Kasus kekerasan terjadi selama pemerintah menghadapi Gerakan Aceh Merdeka di tahun 1990-an.
Perwakilan keluarga korban pelanggaran HAM Aceh Utara, Murtala kecewa karena hingga kini pemerintah pusat belum mengakui adanya pelanggaran HAM di Aceh. Korban juga meminta pemerintah meminta maaf.
"Kami korban dan keluarga korban itu tidak merasa dendam kepada pemerintah. Tapi bagaimana pemerintah mengupayakan pemulihan kepada kami, memberikan keadilan kepada kami yang hari ini mereka seperti melupakan kami. Mereka seperti akan menutup buku tentang keadilan. Kejujuran permintaan maaf dari mereka ini akan melanggengkan sebuah negara yang besar. Negara yang selalu menghargai hak-hak warganya," kata Murtala.
Demikian Bekas Ketua Keluarga Korban pelanggaran HAM Aceh Utara (K2HAU) Murtala.
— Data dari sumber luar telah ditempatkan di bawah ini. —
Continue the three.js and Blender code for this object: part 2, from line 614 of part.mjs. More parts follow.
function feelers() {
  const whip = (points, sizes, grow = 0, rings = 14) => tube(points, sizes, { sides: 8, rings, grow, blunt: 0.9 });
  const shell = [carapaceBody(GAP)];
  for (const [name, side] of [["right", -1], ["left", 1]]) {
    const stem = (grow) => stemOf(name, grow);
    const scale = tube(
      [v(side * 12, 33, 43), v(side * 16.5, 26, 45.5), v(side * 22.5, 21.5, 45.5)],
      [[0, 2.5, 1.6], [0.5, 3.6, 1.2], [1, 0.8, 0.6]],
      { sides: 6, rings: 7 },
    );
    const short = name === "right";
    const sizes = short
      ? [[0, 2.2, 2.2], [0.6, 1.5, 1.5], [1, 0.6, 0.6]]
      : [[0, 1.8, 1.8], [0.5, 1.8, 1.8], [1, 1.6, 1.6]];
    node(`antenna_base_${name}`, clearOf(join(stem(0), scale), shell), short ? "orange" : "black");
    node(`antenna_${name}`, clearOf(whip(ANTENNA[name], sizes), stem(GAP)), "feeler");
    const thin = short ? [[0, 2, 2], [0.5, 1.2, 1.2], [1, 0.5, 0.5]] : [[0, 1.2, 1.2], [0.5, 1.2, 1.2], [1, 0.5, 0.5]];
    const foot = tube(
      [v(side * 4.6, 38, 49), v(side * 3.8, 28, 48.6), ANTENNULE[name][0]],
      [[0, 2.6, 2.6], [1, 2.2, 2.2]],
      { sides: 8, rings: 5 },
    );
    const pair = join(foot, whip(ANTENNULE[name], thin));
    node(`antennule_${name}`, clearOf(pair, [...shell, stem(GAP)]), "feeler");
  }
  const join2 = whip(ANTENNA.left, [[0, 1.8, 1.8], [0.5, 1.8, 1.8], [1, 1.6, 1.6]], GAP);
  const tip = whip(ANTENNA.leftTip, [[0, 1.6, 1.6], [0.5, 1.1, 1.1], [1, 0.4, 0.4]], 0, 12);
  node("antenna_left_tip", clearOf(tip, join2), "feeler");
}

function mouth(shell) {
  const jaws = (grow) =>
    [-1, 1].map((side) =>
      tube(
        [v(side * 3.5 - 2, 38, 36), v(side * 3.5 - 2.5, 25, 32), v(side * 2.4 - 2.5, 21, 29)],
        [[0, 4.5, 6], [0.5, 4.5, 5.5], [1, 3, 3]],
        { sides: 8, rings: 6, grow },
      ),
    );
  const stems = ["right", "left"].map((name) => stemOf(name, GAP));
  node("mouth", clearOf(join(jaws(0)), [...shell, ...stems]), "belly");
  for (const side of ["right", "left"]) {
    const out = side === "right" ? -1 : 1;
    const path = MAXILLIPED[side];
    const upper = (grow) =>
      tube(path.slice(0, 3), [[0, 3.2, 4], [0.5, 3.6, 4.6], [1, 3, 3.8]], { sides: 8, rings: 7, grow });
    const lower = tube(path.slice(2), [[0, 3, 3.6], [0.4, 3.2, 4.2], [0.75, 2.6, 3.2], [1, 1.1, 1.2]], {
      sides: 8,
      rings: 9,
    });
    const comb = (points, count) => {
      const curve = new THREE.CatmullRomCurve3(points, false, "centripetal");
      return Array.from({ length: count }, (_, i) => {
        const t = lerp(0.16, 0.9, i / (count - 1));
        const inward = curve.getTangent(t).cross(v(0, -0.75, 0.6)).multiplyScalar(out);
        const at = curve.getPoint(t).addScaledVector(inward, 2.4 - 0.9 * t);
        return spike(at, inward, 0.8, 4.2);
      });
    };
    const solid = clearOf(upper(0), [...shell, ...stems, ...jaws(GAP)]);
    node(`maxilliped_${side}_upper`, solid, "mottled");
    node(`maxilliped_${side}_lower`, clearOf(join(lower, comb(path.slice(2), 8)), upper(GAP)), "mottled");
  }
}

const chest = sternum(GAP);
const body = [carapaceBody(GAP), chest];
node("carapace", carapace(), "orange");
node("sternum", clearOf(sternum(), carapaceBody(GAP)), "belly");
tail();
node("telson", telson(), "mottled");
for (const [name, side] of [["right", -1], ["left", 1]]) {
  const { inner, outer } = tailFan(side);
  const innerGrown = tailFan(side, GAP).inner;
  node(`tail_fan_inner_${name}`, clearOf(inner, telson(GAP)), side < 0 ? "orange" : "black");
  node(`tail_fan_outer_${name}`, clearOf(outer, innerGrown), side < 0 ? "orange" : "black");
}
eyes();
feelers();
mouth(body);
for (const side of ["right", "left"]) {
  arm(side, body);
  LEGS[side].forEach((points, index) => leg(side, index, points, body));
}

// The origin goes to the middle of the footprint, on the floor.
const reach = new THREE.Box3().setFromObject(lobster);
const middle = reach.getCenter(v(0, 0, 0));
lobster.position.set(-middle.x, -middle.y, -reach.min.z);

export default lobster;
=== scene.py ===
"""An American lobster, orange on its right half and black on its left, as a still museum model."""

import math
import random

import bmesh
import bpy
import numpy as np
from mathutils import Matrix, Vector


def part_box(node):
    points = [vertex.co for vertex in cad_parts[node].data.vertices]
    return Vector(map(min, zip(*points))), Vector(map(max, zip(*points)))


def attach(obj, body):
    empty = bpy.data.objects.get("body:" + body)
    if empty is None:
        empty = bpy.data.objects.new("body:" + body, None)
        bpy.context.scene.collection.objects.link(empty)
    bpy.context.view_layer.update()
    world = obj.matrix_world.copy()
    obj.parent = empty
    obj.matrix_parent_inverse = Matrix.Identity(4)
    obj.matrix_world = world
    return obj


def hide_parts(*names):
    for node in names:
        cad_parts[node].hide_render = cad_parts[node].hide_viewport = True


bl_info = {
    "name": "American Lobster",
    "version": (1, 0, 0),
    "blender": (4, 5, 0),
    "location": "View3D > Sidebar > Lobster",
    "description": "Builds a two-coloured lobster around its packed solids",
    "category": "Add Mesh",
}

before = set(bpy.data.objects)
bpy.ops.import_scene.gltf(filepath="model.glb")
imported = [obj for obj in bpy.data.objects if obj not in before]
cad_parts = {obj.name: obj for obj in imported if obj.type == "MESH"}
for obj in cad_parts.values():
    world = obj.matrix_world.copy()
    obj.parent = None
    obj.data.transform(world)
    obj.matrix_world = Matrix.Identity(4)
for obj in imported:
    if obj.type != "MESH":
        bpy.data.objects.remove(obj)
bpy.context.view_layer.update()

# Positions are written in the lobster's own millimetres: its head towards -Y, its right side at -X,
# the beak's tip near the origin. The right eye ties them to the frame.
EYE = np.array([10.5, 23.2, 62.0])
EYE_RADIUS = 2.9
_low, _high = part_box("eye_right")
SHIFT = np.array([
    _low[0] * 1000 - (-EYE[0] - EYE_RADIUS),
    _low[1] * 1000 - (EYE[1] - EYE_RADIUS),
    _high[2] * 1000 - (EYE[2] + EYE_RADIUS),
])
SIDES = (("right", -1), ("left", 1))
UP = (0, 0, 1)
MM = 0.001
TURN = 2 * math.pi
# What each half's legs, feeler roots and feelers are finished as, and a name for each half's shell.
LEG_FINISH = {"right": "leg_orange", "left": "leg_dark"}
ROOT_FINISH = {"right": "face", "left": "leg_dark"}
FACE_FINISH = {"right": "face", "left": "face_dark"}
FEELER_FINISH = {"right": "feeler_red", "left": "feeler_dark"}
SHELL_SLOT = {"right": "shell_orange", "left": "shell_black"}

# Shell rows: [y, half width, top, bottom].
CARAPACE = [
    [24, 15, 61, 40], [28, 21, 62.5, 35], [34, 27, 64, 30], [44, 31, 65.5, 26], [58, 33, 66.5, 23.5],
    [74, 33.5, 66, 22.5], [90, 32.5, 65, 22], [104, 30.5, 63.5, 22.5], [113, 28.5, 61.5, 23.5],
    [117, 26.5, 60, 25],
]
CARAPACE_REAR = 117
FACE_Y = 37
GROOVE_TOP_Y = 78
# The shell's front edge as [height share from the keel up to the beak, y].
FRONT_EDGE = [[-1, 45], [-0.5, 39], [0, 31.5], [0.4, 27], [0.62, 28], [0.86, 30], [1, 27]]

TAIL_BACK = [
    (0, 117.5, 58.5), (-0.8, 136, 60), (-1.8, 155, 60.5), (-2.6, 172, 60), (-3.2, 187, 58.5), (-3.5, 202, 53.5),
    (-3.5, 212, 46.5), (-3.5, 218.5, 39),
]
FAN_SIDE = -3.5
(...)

Sebelumnya sejak ditetapkan menjadi Daerah Operasi Militer (DOM) pada tahun 1989, banyak terjadi kasus pelanggaran HAM berat di Aceh.
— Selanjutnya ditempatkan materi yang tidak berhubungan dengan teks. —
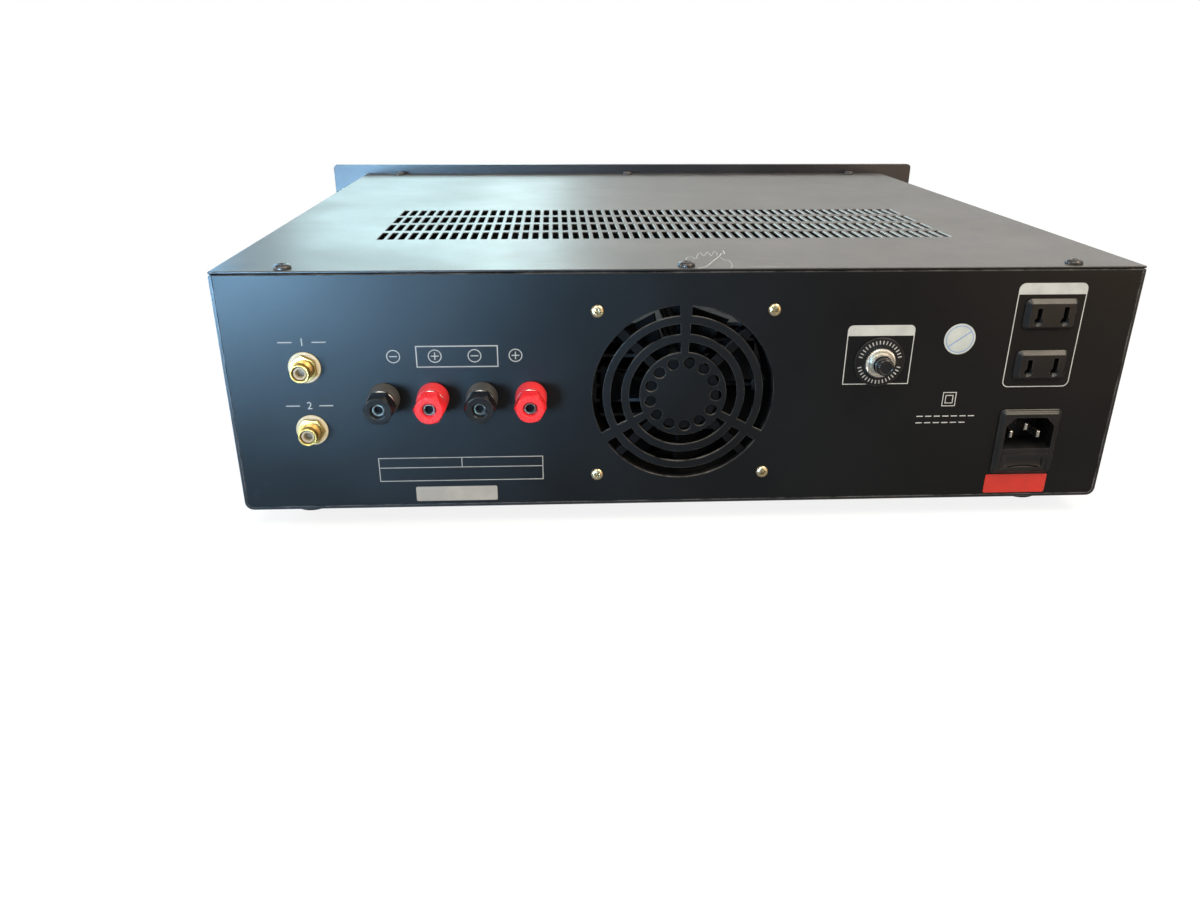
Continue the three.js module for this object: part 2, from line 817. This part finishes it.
// Terminal cap: a hexagon whose back and front corners are turned away, on the thread of the stud
function capGeometry() {
  const from = postCollarLength + postWasher + 2 * seatGap;
  const to = rearReach;
  const bar = hexagon(postCapAcross, from, to);
  const envelope = turned(
    [
      [0, from],
      [postCapRadius - postCapChamfer, from],
      [postCapRadius, from + postCapChamfer],
      [postCapRadius, to - half(postCapChamfer)],
      [postCapRadius - half(postCapChamfer), to],
      [0, to],
    ],
    12,
  );
  const throat = to - 2 * postStudSink;
  const thread = flatsAt(postStudRadius + seatGap, smallSides);
  const bore = turned(
    [
      [0, from - overrun],
      [thread, from - overrun],
      [thread, throat],
      [postCapBore, to],
      [postCapBore, to + overrun],
      [0, to + overrun],
    ],
    smallSides,
  );
  return cut(common(bar, envelope), bore);
}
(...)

Salah satu adalah tragedi Simpang KKA (Kertas Kraft Aceh) di Aceh Utara tahun 1999. Data dari NGO HAM menyebutkan, dalam kasus itu korban tewas sebanyak 46 orang, 156 orang luka tembak, dan 10 orang hilang.
Berbagai elemen masyarakat di Aceh mendesak agar pemerintah pusat dan pemerintah daerah membentuk Komisi Kebenaran dan Rekonsiliasi atau KKR untuk mengungkap fakta-fakta kasus itu.